Essentially, Reich believes that Americans are all to blame, while Kuttner lays the blame more squarely at the feet of a corporate elite. Reich argues that most Americans are, whether we know it or not, of two minds. As consumers (who want and can now get much lower prices and better choices for food, electronics, household items, etc), and as investors (since a slight majority of Americans now hold some stock — some directly, and more through their 401ks, 403bs, pensions, college-savings funds, mutual funds, etc), Reich says, we have done significantly better under supercapitalism. As citizens seeking the common good, we have lost ground, to our common detriment. What made this possible, he suggests, is shifts in technology and transport that have given consumers and investors a far wider range of choices (and information) than they ever had before, allowing them to demand cheaper products and higher returns. Kuttner argues instead that corporate elites have systematically sought to undermine the public sector and regulatory institutions, with more corrupt insider dealings (think Enron).
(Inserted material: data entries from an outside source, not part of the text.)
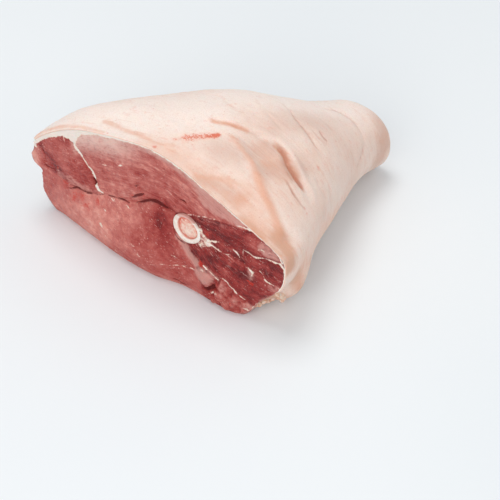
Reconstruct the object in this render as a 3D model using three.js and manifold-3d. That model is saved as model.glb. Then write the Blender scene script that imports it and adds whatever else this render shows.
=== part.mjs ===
// A raw pork leg joint: the shank half of a hind leg, rind on and bone in.
// It lies on its inner side, with the sawn cut of the thigh facing -X.
// Millimetres. +X runs along the leg from the cut to the shank, +Y to the hamstring side and +Z up.
// The origin is on the surface that the leg lies on, under the middle of its box.

import * as THREE from 'three';
import { mergeVertices } from 'three/addons/utils/BufferGeometryUtils.js';
import Module from 'manifold-3d';

const wasm = await Module();
wasm.setup();

// ---------------------------------------------------------------- driving dimensions

const legLength = 223; // from the rim of the cut to the end of the shank
const cutX = -103.6; // the plane of the rim of the cut
const clearance = 0.3; // between a bone and the hole that it lies in

// The rim of the cut, [y, z]: front tip, crest, hamstring nub, underside, and back to the tip.
const cutRim = [
  [-141, 70], [-139, 83], [-130.5, 90], [-89, 108.7], [-60.5, 119.5], [-34.5, 130],
  [-6.5, 134.5], [19, 131.5], [73.5, 116.5], [108, 98], [136, 74], [136.5, 66],
  [141, 56], [139, 48], [130.5, 43], [131.5, 27], [129.5, 14], [122.5, 5], [114.5, 0],
  [7.5, 0], [-93.5, 0], [-105.5, 7], [-112.5, 21], [-135.5, 48],
];
const quarterStarts = [0, 6, 12, 19, 24]; // the rim points where each quarter turn starts

// Profiles along the leg: [distance from the cut, value].
const hamSide = [[0, 141], [40, 115.5], [80, 80.5], [120, 42.5], [150, 15.5], [180, -7.5], [223, -33.5]];
const frontSide = [
  [0, -141], [20, -140.5], [60, -130], [100, -119], [140, -107.5], [180, -100.5], [223, -100.5],
];
const crestHeight = [[0, 134.5], [40, 137], [80, 134], [120, 123], [155, 100], [185, 82], [223, 66]];
const roundShare = [[0, 0], [8, 0.03], [32, 0.72], [80, 0.74], [120, 0.95], [170, 1], [223, 1]];
const underSquareness = [[0, 4.7], [60, 3.2], [120, 2.9], [180, 1.9], [223, 2.2]];
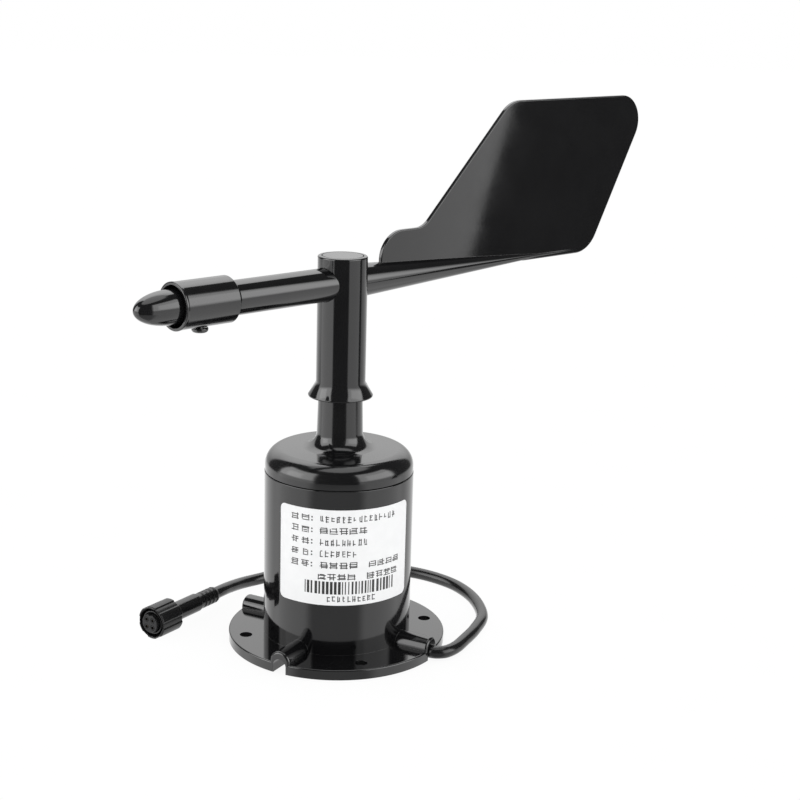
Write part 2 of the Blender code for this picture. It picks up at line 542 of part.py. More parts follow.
def make_cable():
    """Cable: down through the floor, round into its tunnel, and out along the ground."""
    outward = Vector((*polar(1.0, CABLE_ANGLE), 0.0))
    bend = Vector((0.0, 0.0, CABLE_RUN_Z + CABLE_BEND_R)) + outward * (CABLE_ENTRY_R + CABLE_BEND_R)
    path = [outward * CABLE_ENTRY_R + Vector((0.0, 0.0, CABLE_START_Z))]
    steps = 6
    for i in range(steps + 1):
        angle = math.radians(180.0 + 90.0 * i / steps)
        path.append(bend + CABLE_BEND_R * (outward * math.cos(angle)
                                           + Vector((0.0, 0.0, math.sin(angle)))))
    mouth = outward * CABLE_MOUTH_R + Vector((0.0, 0.0, CABLE_RUN_Z))
    plug_way = Vector((*polar(1.0, PLUG_ANGLE), 0.0))
    socket = Vector(PLUG_FACE) + plug_way * (PLUG_LENGTH - 2.0)
    turn = mouth + outward * 2.0 + Vector((*polar(1.0, CABLE_ANGLE + 90.0), 0.0)) * 0.55
    loop = smooth_path([tuple(mouth), tuple(turn)] + CABLE_LOOP + [tuple(socket)], 3)
    path += loop
    path.append(Vector(PLUG_FACE) + plug_way * (PLUG_LENGTH - 12.0))
    wire("cable", path, CABLE_R, BLACK_PVC, 1)
    make_wires()

    place = Vector((*polar(CABLE_ENTRY_R, CABLE_ANGLE), 0.0)) * MM
    bore, low, high = CABLE_R + GAP, FLOOR_BOTTOM - GAP, FLOOR_TOP + GAP
    collar, foot_r = 0.9, GROMMET_R - 0.4
    profile = [(bore + 0.6, high + collar + GAP), (GROMMET_R, high + collar), (GROMMET_R, high),
               (GROMMET_NECK_R, high), (GROMMET_NECK_R, low), (foot_r, low),
               (foot_r, low - collar), (bore + 1.1, low - collar), (bore, low + 2 * GAP),
               (bore, high + collar + GAP)]
    turned("cable_grommet", profile, COARSE, RUBBER).location = place
    tie = ring("cable_tie", bore, bore + 0.8, TIE_BOTTOM, TIE_TOP, COARSE, NYLON)
    tie.location = place
    lock_size = (2.6, 3.2, 2.6)
    lock = box("tie_lock", lock_size, (bore + 1.5, 0.0, (TIE_BOTTOM + TIE_TOP) / 2), cutter=True)
    lock.location = place
    combine(tie, lock, "UNION")


def make_label():
    """Thin label round the front of the housing."""
    steps = 15
    radius = BODY_R + LABEL_FIT
    label = turned("label", [(radius, LABEL_TOP), (radius, LABEL_BOTTOM)], steps, LABEL_WHITE,
                   sweep=LABEL_SWEEP)
    label.rotation_euler = (0.0, 0.0, math.radians(LABEL_ANGLE - LABEL_SWEEP / 2))
    skin = label.modifiers.new("Thickness", "SOLIDIFY")
    skin.thickness = LABEL_T * MM
    skin.offset = 1.0


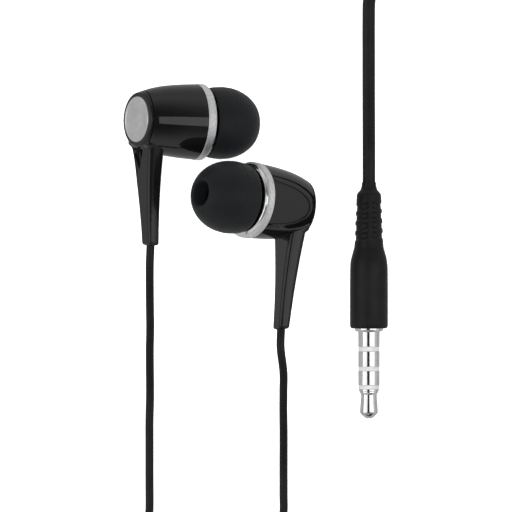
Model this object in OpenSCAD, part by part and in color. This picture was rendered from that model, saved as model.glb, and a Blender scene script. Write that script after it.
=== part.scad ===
/* [Earbud shell] */
// Largest radius of the barrel, at the trim ring
barrel_r = 6.12; // [5.9:0.02:6.3]
// Wall of the barrel
wall = 0.7; // [0.5:0.05:0.9]
// Radius of the cap that closes the back of the barrel
head_r = 4.75; // [4.7:0.05:4.8]
// Radius of the silver disc in the head
disc_r = 3.7; // [3.2:0.05:3.9]
// Angle of the head and its disc to the barrel
head_tilt = 9; // [6:1:10]

/* [Earbud stem] */
// Length of the stem, from the barrel's axis to the cord's exit
stem_len = 20.3; // [18:0.1:24]
// Width of the stem where it joins the head
stem_w = 6.9; // [6.6:0.1:7.1]
// Width of the stem at the cord's exit
stem_end_w = 2.9; // [2.7:0.1:3.2]

/* [Ear tip] */
// Outer radius of the silicone dome
tip_r = 5.88; // [5:0.02:6]
// Wall of the silicone
tip_wall = 0.6; // [0.5:0.05:0.7]
// Radius of the sound hole in the dome
tip_hole_r = 2.1; // [1.9:0.05:2.4]
// Outer radius of the nozzle
nozzle_r = 2.5; // [2.4:0.05:2.6]

/* [Cords] */
// Diameter of the two cords from the earbuds
branch_d = 1.35; // [1.2:0.05:1.35]
// Diameter of the cord from the splitter to the plug
main_d = 2.1; // [2:0.05:2.1]

/* [Plug] */
// Radius of the plug's four contacts
jack_r = 1.75; // [1.7:0.05:1.8]
// Radius of the plug's grip
grip_r = 3.1; // [3.05:0.01:3.1]
// Length of the grip, neck included
grip_len = 23.8; // [22:0.2:25]

/* [Hidden] */
$fn = 72;

// where the middle of the two earbuds lies in the layout grid
ox = -5.88;
oy = 7.89;

// ---- placing an earbud: back of the barrel, yaw, lean of the barrel, roll of the stem
// the lean is the angle from upright of the line from the back to the ear tip
l_pos = [-18.7, 22.05, 11.64];  l_yaw = -2; l_lean = 113; l_roll = 0.5;
r_pos = [7.1, 7.9, 4.16];       r_yaw = -8; r_lean = -54; r_roll = 11;

module left_place()
  translate([l_pos[0] - ox, l_pos[1] - oy, l_pos[2]])
    rotate([0, 0, l_yaw]) rotate([0, l_lean, 0]) rotate([0, 0, l_roll]) children();
module right_place()
  translate([r_pos[0] - ox, r_pos[1] - oy, r_pos[2]])
    rotate([0, 0, r_yaw]) rotate([0, r_lean, 0]) rotate([0, 0, r_roll]) children();

// the same placing for a point, used by the cords
function rz(p, a) = [p[0]*cos(a) - p[1]*sin(a), p[0]*sin(a) + p[1]*cos(a), p[2]];
function ry(p, a) = [p[0]*cos(a) + p[2]*sin(a), p[1], -p[0]*sin(a) + p[2]*cos(a)];
function placed(p, pos, yaw, lean, roll) = pos + rz(ry(rz(p, roll), lean), yaw);

// ---- earbud, in its own frame: +Z from the back to the ear tip, stem towards -Y
ring_z0 = 9.5;                 // trim ring, back and front
ring_z1 = 10.8;
cap_z = -0.66;                 // back of the cap, on the head's own axis
// depth of the stem, at the head and at the cord's exit
stem_back = [0.2, 1.9];
stem_front = [3.1, 3.8];
stem_mid = (stem_back[1] + stem_front[1]) / 2;
barrel_profile = [[head_r, 0.5], [5.08, 1.5], [5.34, 2.5], [5.6, 3.8], [5.82, 5.4], [5.98, 7.1], [6.08, 8.6], [barrel_r, ring_z0]];

module barrel_solid()
  rotate_extrude() polygon(concat([[0, 0.5]], barrel_profile, [[0, ring_z0]]));

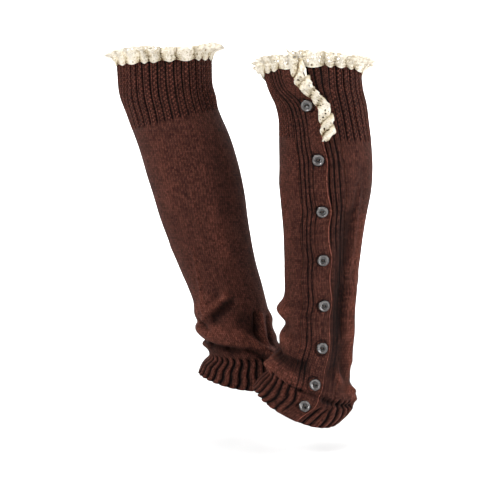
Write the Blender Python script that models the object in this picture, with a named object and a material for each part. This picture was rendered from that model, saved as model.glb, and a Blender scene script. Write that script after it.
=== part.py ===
"""A pair of knee-high knitted boot cuffs, worn by a walker: lace-topped tubes that button down the outer side.

+Z is up, the wearer faces -Y and the wearer's left is +X. The origin is halfway between the middles of the
two top bands, where the calves hold the cuffs up. Sizes and places are in millimetres until a mesh is made.

A place on a cuff is given by an angle, in degrees from its front towards its outer side, by a rise, which is
the length of cloth above the hem, and by a lift, which is how far it stands out from the cuff's own surface.
Both cuffs are one design, mirrored. They differ in how the legs hold and crease them.
"""

import math
from typing import NamedTuple

import bpy
import numpy as np
from mathutils import Matrix, Vector

MM = 0.001

# How the two cuffs stand to each other in the stride, from the middle of one top band to the other
KNEE_GAP = 114.0
STRIDE = 150.0
KNEE_LIFT = 11.0

# The cut
LENGTH = 440.0
ANKLE_RIB = 50.0
TOP_RIB = 85.0
KNIT = 2.2
LACE = 1.0
SEAM = 0.3
FRONT_BAND = 34.0
BACK_BAND_HIDDEN = 25.5
BACK_BAND_SEEN = 22.0

# How the front band lies over the back one
BAND_RISE = 3.2
BAND_EASE = 30.0
SCALLOP = 3.5
SCALLOP_REACH = 16.0

# The lace
LACE_HEIGHT = 13.0
LACE_FLARE = 8.0
LACE_RUFFLE = 2.5
LACE_WAVE = 19.0
LACE_TUCK = 6.0
LACE_SEAT = 0.6
FLAP_LACE_WIDTH = 13.0
FLAP_LACE_LOW = 350.0
FLAP_LACE_HIGH = 432.0
FLAP_LACE_LIFT = 2.2
FLAP_LACE_GAP = 0.9

# The buttons
BUTTON_INSET = 11.0
BUTTON_GAP = 0.5
BUTTON_RADIUS = 7.0
BUTTON_RISES = [393.0, 332.0, 270.0, 208.0, 151.0, 103.0, 68.0, 33.0]
BUTTON_SIDES = 16

# Rows of cloth from hem to rim, closer together where the ankle folds are
ANKLE_ROWS = [0.0, 12.0, 25.0, 38.0, ANKLE_RIB]
LOW_LEG_ROWS = [ANKLE_RIB, 58.0, 66.0, 75.0, 85.0, 97.0, 110.0, 128.0]
HIGH_LEG_ROWS = [151.0, 180.0, 208.0, 238.0, 268.0, 298.0, 329.0, LENGTH - TOP_RIB]
LEG_ROWS = LOW_LEG_ROWS + HIGH_LEG_ROWS
TOP_ROWS = [LENGTH - TOP_RIB, 374.0, 393.0, 409.0, 424.0, LENGTH]
PANEL_COLUMNS = 24


class Section(NamedTuple):
    """One level of a cuff: its middle's height and place from the top band's middle, and its two half widths."""

    rise: float
    up: float
    forward: float
    side: float
    front: float


class Tilt(NamedTuple):
    """How much higher than its middle a level is at the front, at the outer side, and at front and back both."""

    rise: float
    front: float
    outer: float
    ends: float


class Edge(NamedTuple):
    """The angle of the closing line at one level, and how far the front flap's edge falls back from it."""

    rise: float
    line: float
    fall_back: float


class Fold(NamedTuple):
    """A soft ridge across the cloth from one place to another, or a trough where its height is negative."""

    from_angle: float
    from_rise: float
    to_angle: float
    to_rise: float
    width: float
    height: float


class Cuff(NamedTuple):
    """One cuff: its side, its top band's middle, how far it is turned outwards on the leg, and its form."""

    name: str
    side: int
    seat: tuple
    turn: float
    sections: list
    tilts: list
    folds: list


CLOSING = [
    Edge(0, 62, 0),
    Edge(33, 65, 0),
    Edge(68, 72, 0),
    Edge(103, 78, 0),
    Edge(151, 77, 0),
    Edge(208, 69, 0),
    Edge(268, 62.5, 0),
    Edge(332, 56.5, 0),
    Edge(391, 48.5, 0),
    Edge(401, 48, 4),
    Edge(412, 47.5, 10.5),
    Edge(422, 47, 12.5),
    Edge(440, 46, 12),
]

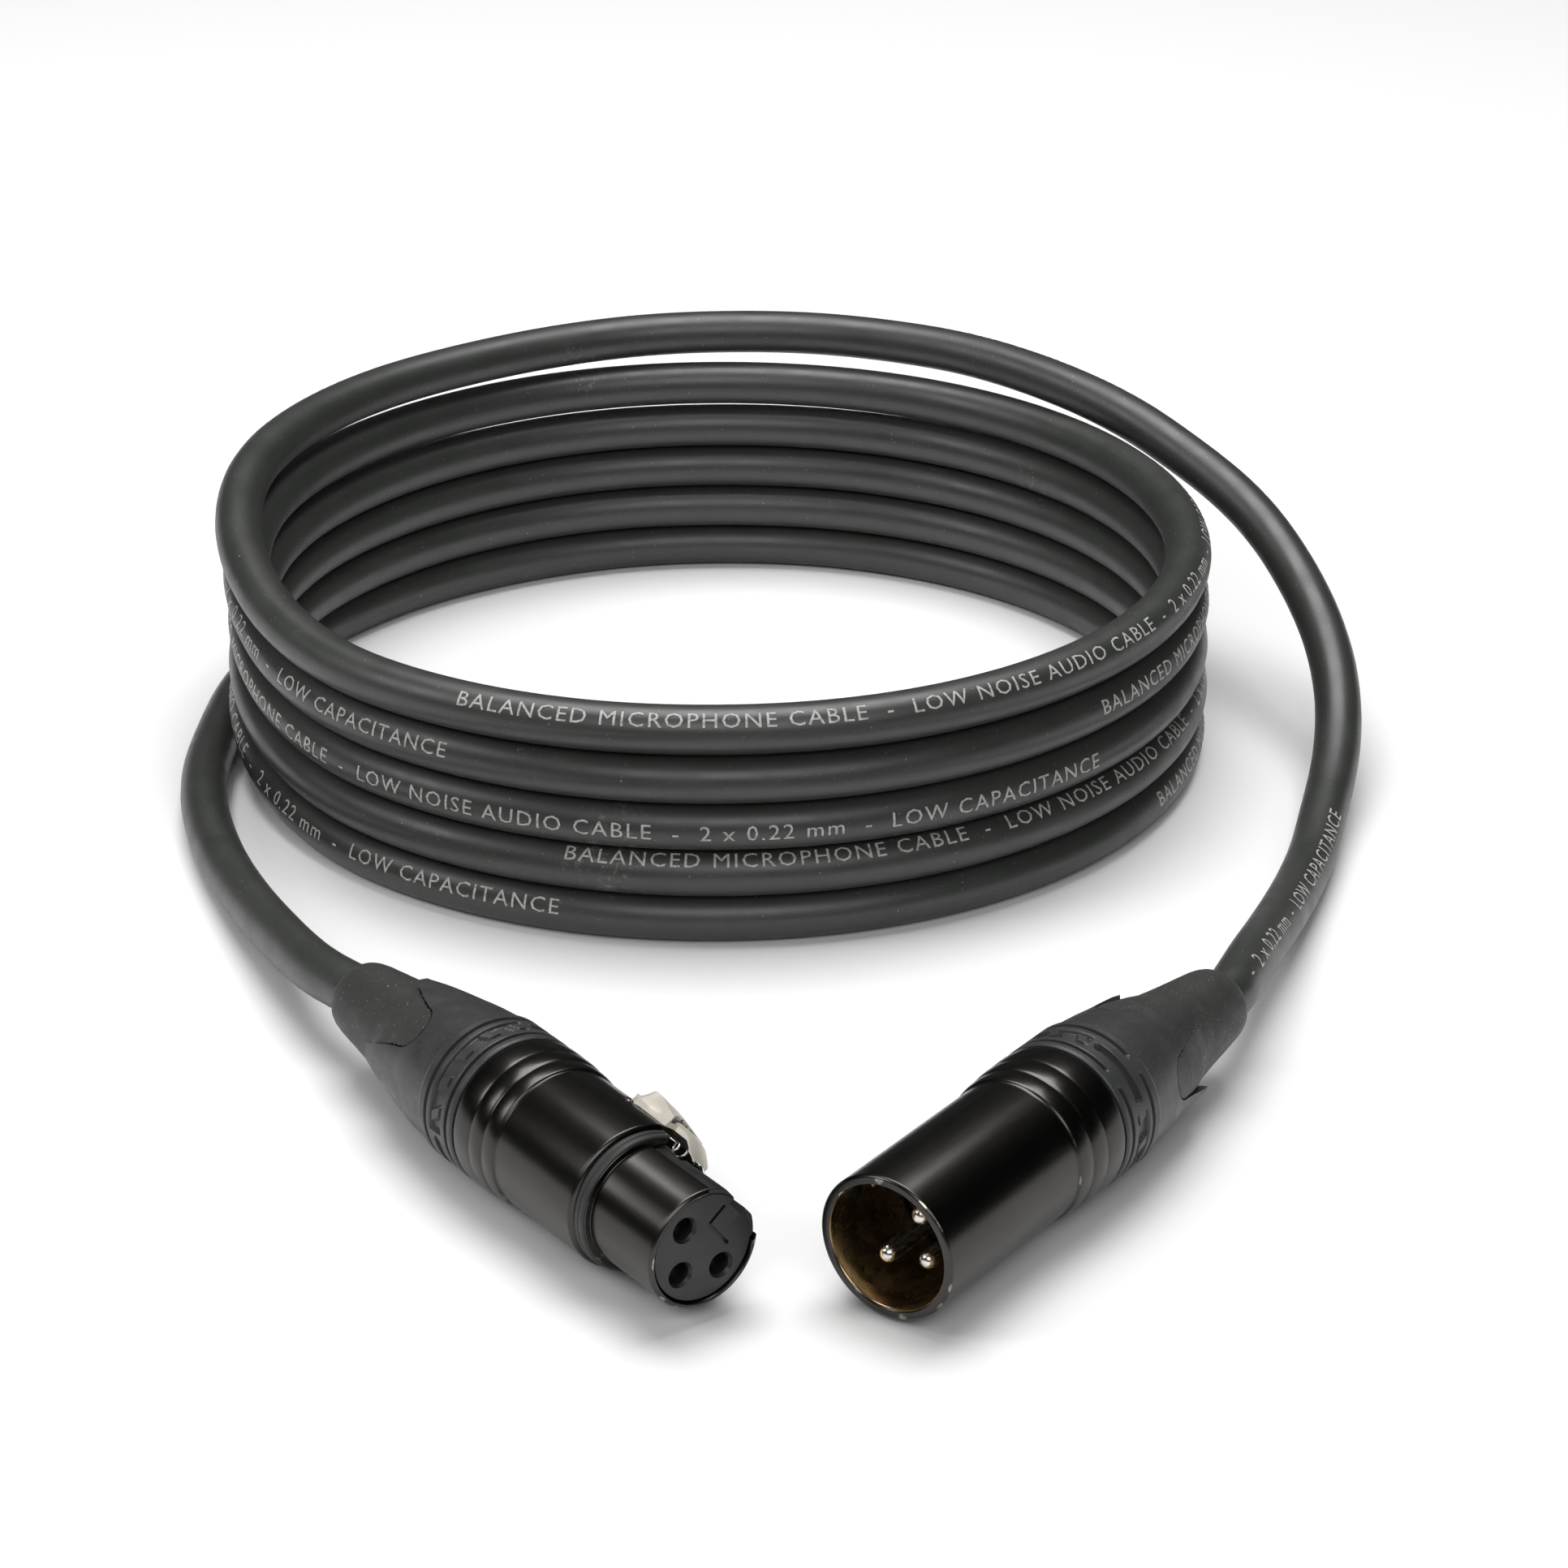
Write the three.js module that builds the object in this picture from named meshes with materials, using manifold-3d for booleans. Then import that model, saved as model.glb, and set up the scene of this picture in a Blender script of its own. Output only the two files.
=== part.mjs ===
// Microphone cable with XLR connectors, wound into a flat-lying coil.
// Millimetres, +Z up. The cable lies on the plane z = 0, and the origin is on that
// plane, midway between the two connectors at the front of the coil.

import * as THREE from 'three';
import { mergeVertices } from 'three/addons/utils/BufferGeometryUtils.js';
import Module from 'manifold-3d';

const wasm = await Module();
wasm.setup();

// ---- driving dimensions ----

const GAP = 0.3; // clearance between neighbouring pieces
const CABLE_R = 3.5; // 7 mm microphone cable
const ROUND = 32; // facets round a shell
const SMALL_ROUND = 16; // facets round a contact or a pin

const COIL_CENTRE = [-10.9, 140.2];
const COIL_R = 71.4; // middle of the wound turns
const COIL_HALF_WIDTH = 4.6;
const COIL_HEIGHT = 35.6; // five turns on top of each other
const COIL_CORNER_R = 3.4;

// Each connector lies on its widest ring. Its own frame has +X from the mating face
// to the cable and +Z towards the keyway.
const AXIS_HEIGHT = 10.2;
const MALE = { tip: [11.3, -30.1], yaw: 53.8, roll: -56.5, shellEnd: 37.3, bushingTurn: 45 };
const FEMALE = { tip: [-9.9, -30.2], yaw: 126.2, roll: 52, shellEnd: 39.7, bushingTurn: 0 };

const BOOT_END = 38.5; // from the end of the shell to the end of the boot
const JACKET_START = -5.9; // where the jacket is stripped, from the end of the shell
const CONTACT_CIRCLE_R = 4.13;

const NOSE_R = 7.8;
const NOSE_LENGTH = 12.8;
const SHOULDER = 14.6; // front rim of the female barrel
const BARREL_R = 9.45;
const RING_R = 10.2;
const NOSE_BORE_R = 6.6;
const REAR_BORE_R = 8.75;
const MOUTH_BORE_R = 8.1;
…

On this disagreement, Reich has the more thorough and certainly more provocative argument, since it implicates all of us. We do need to confront his challenge that the choices that a majority of Americans are making as consumers and (wittingly or unwittingly) as investors, while helping a very small elite do so well, have widened inequality and undermined public goals.
The intervening months since both books were written (in 2007) have shown Kuttner as more prescient on the ways that the economy is increasingly speculative and vulnerable as a result of the weakening of regulatory functions. Reich does not focus on this trend, suggesting that he believes “supercapitalism,” while deeply problematic, is not inherently unstable. Kuttner argues instead that the increasing economic insecurity for ordinary Americans and the increasing financial risks to the entire economic system are two sides of the same coin. In his chapter on “Financial Engineering and Systemic Risks,” he describes how
The excessive speculation that dominates the real economy widens inequality, reduces economic efficiency, and increases systems risk … Most [of the systemic threats] are the consequences of the increasingly speculative financial markets permitted by cumulative deregulation and supercharged by globalization (Squandering, page 107).
Put another way, corporations have been able to change the rules so that the public sector (i.e. taxpayers) will bail out most of the corporations who take risks and fail, so they can be more speculative. The profits are private, the risks are public.